Decimos que los videojuegos cuentan historias. Pero los Zelda recientes no narran: esculpen. No en mármol, sino en sensaciones. Lo que permanece no son los eventos ni los diálogos —esos se difuminan rápido— sino la textura de lo vivido. La vibración de una hoja moviéndose sola en un claro. El sonido de tus pasos en la cima de una torre. El momento en que decides obviar el camino trazado para lanzarte al abismo y confiar en que la paravela te alcance. Son pequeños islotes de experiencia que se acumulan como piedras en el bolsillo: fragmentarios, pero innegables.

Por eso Tears of the Kingdom no me pide que lo termine. Me pide que lo recuerde. Que lo vuelva a tocar. Que le dé treinta minutos entre dos obligaciones, una noche de esas que no invitan al compromiso, pero sí a la contemplación. No hay urgencia. Solo posibilidad. Y en ese gesto sin promesa, sin recompensa, está la clave de su permanencia.

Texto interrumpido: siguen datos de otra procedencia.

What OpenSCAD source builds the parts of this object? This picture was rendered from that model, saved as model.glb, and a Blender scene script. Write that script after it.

A menudo me descubro comparando TOTK con un álbum de fotografías mal ordenado. Si lo miro con calma veo que su cronología, su lógica y su desarrollo está desperdigada. Es un cúmulo de momentos: aquí Link está en una caverna, rodeado de musgo y luciérnagas. Allí en el cielo, sobre una piedra flotante que cruje al pisarla. Más allá, en la profundidad, con la luz teñida de rojo y el corazón acelerado por cosas que no se ven. Cada imagen es un recuerdo. Cada recuerdo, una isla. Y como todo archipiélago, no importa tanto cómo se conecta, sino cómo se siente cada fragmento al pisarlo.

Esa es, quizá, la mayor revolución de estos Zelda: han disuelto la linealidad sin perder la dirección. Te lanzan al mundo para que te disuelvas en él en lugar de para que lo conquistes. Y eso produce un tipo de vínculo que no se parece a los de antes. No hay nostalgia, porque no hay un «antes» definido. Hay presencia. Zelda no se juega como una novela, sino como un diario al que uno vuelve cuando necesita respirar distinto.

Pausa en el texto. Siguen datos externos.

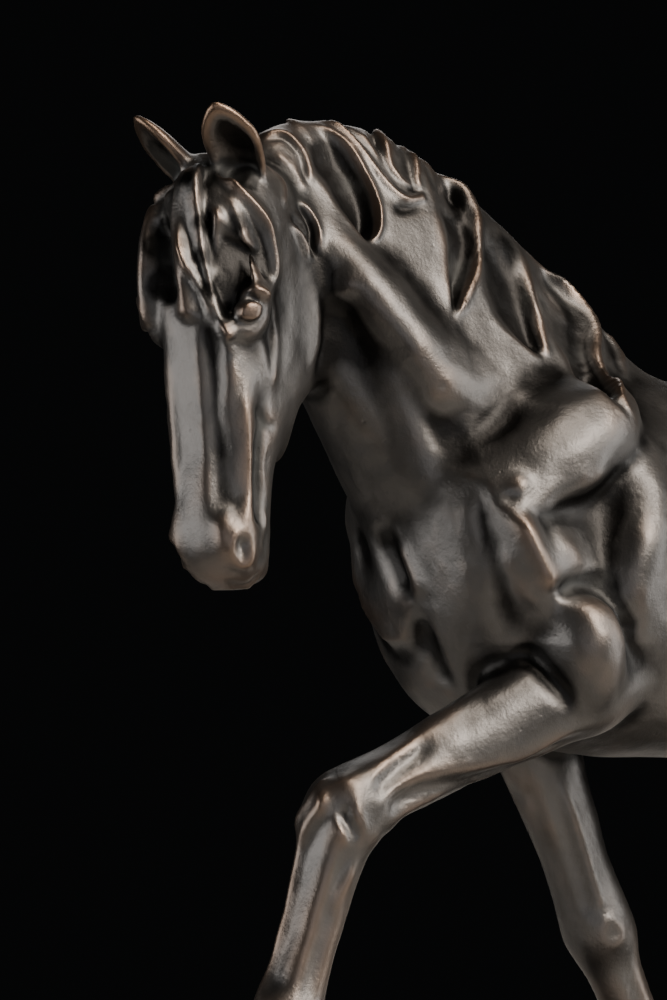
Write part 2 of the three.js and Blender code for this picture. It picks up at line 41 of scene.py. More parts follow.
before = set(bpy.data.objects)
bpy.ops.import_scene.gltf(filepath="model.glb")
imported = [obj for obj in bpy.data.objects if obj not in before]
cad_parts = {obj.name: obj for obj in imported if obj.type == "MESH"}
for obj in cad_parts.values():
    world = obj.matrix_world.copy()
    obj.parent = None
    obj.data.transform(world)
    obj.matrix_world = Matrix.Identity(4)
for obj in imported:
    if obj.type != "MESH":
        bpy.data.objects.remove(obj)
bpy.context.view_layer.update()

MM = 0.001
LIFT = 0.3  # the solids stand this far over the base, and the figure with them


def ridge(half, height):
    """The profile of a plain ridge, or of a groove where the height is negative."""
    return [(-half, 0), (0, height), (half, 0)]


# Trunk: [x, top, bottom, half width, taper, squareness].
TRUNK = [
    [-99, 172, 158, 6, 0, 2],
    [-97, 181, 149, 15, 0, 2.1],
    [-92, 189, 142, 22, 0, 2.2],
    [-84, 197, 136.5, 27, -0.05, 2.3],
    [-70, 203, 132.5, 29.5, -0.12, 2.3],
    [-54, 207, 130, 30, -0.18, 2.2],
    [-38, 208.5, 129, 30.5, -0.2, 2.2],
    [-20, 206, 128.5, 33, -0.1, 2.2],
    [0, 201.5, 130, 34.5, -0.04, 2.2],
    [20, 199, 133, 34.5, 0, 2.2],
    [40, 200, 138, 33, 0.02, 2.2],
    [56, 202.5, 144, 31, 0.02, 2.2],
    [72, 202, 148, 29, 0, 2.2],
    [85, 197.5, 150, 25, 0, 2.1],
    [94, 190, 154, 19, 0, 2],
    [99, 182, 162, 10, 0, 2],
]
# Neck: [crest x, crest z, throat x, throat z, half width, taper].
NECK = [
    [-28, 204, -84, 140, 27, -0.1],
    [-41, 208.5, -98, 155, 25, -0.2],
    [-51, 214.5, -103, 165, 22.5, -0.3],
    [-60, 223.5, -105.5, 173, 20, -0.34],
    [-72, 232.5, -107.5, 180, 18, -0.36],
    [-83, 241, -112.5, 188, 16, -0.36],
    [-96, 249.5, -118, 196, 14, -0.34],
    [-111, 255.5, -124, 204, 12, -0.3],
    [-126, 256.5, -130, 212, 10.5, -0.25],
    [-136, 253, -135.5, 217, 9.5, -0.2],
    [-142, 247, -140, 221, 8.5, -0.1],
]
NECK_SQUARE = 2.1
# Head: [down from the poll, front, back, half width, taper, squareness].
HEAD = [
    [-2, -9, -20, 5, 0, 2],
    [1, -6, -27, 8.5, 0.1, 2.1],
    [6, -3, -34, 10.5, 0.15, 2.3],
    [12, -1, -39, 11.5, 0.2, 2.5],
    [20, 0, -43, 11.8, 0.15, 2.7],
    [28, 0, -44, 11.4, 0.1, 2.8],
    [36, -0.5, -42.5, 10.6, 0.05, 2.8],
    [43, -1, -37, 10.4, 0.05, 2.7],
    [50, -1.3, -29, 9.7, 0.05, 2.6],
    [57, -1.5, -23.5, 8.8, 0, 2.5],
    [64, -1.2, -21.5, 8.1, 0, 2.4],
    [71, -0.8, -21, 7.8, 0, 2.3],
    [77, -2, -20.5, 7.6, 0, 2.3],
    [81, -5, -18, 6.6, 0, 2.2],
    [83.4, -9, -14.5, 4, 0, 2],
]
HEAD_SCALE = 80 / 83
HEAD_AT = (-158, -25, 247.5)
HEAD_YAW, HEAD_TUCK, HEAD_ROLL = (math.radians(a) for a in (33, 0.5, 2))

# Masses of the head: [down, front, left, radii the same way, lean outward in degrees].
HEAD_MASSES = [
    [17.5, -6.5, 10.4, 12, 4, 2.2, 14],
    [28.5, -7.5, 9.4, 7.5, 6, 4.2, 0],
    [27, -33, 6.5, 16, 13, 6.4, 0],
    [44, -23.5, 4.6, 15, 5, 4.2, -5],
    [44, -9, 6, 18, 3, 3.4, -4],
    [72.5, -5, 5.0, 6, 3.8, 2.9, 0],
    [79, -17.5, 0, 4, 4.5, 5, 0],
]
# On one side alone: the far brow and nasal bone against the dark, and the near nostril.
ONE_SIDED_MASSES = [
    [20.5, -3.4, -10.0, 12.5, 4.2, 2.3, -4],
    [47, -4.4, -4.9, 22, 3.4, 2.0, 0],
    [73.5, -7.5, 7.0, 6.5, 3.8, 2.9, 0],
]

# The near eye, in the picture.
EYE = (252, 312)

# Ears: root and tip in the head's directions, and [share, half breadth, half depth].
EAR_ROOT, EAR_TIP = [5, -14, 6.6], [-9.5, 2.5, 9.6]
EAR_WALL, EAR_SHIFT = 1.25, 1.8  # the hollow is this much narrower, and this far forward
EAR_ROWS = [
    [-0.1, 3.0, 3.2],
    [0, 3.4, 3.4],
    [0.16, 4.4, 3.8],
    [0.34, 5.4, 3.6],
    [0.52, 5.6, 3.2],
    [0.7, 4.9, 2.6],
    [0.86, 3.2, 1.8],
    [1, 0.5, 0.5],
]

# A strand of the forelock: its breadth from root to tip, and how deep it is rooted.
LEAF = [0.55, 0.9, 1, 0.98, 0.85, 0.55, 0.12]
STRAND_ROOT = 2
# Forelock: path in [down, left], half width, rise.
FORELOCK = [
    [[[2, -1], [12, 0.3], [21, 0.9], [31, 0.8]], 2.2, 1.6],
    [[[1, 1.4], [13, 1.8], [24, 3.6], [37, 8]], 2.2, 2],
]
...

Con Switch 2, los contornos del mundo se han afilado. Las sombras se proyectan con más elegancia. Los reflejos del agua son menos torpes. Pero la sustancia sigue siendo esa mezcla indeleble de libertad y vacío. Porque Zelda, en el fondo, no ha cambiado. Y tampoco yo. O sí, pero solo lo justo para entender que no quiero un juego que me devore, sino uno que me permita desaparecer a trozos. A veces paso semanas sin tocarlo. Pero sé que puedo volver. Y eso lo convierte en algo más que un entretenimiento. Lo convierte en refugio. En idioma privado. En topografía emocional. No sé si lo terminaré algún día. Tal vez sí, tal vez no. Pero eso ya no importa. No porque no me interese el desenlace, sino porque he entendido que Tears of the Kingdom no es una historia que se cierra, sino una colección de momentos que se abren. Y entre esas aperturas encuentro mi lugar.

Hay juegos que se conquistan. Otros que se entienden. Zelda, en cambio, se recuerda. Como se recuerda una canción que escuchaste de niño, como se recuerda una casa donde fuiste feliz, aunque no sepas cuántas ventanas tenía. Así es mi Zelda: un archipiélago emocional, disperso y esencial, que sigo visitando cuando el mundo me exige demasiada coherencia.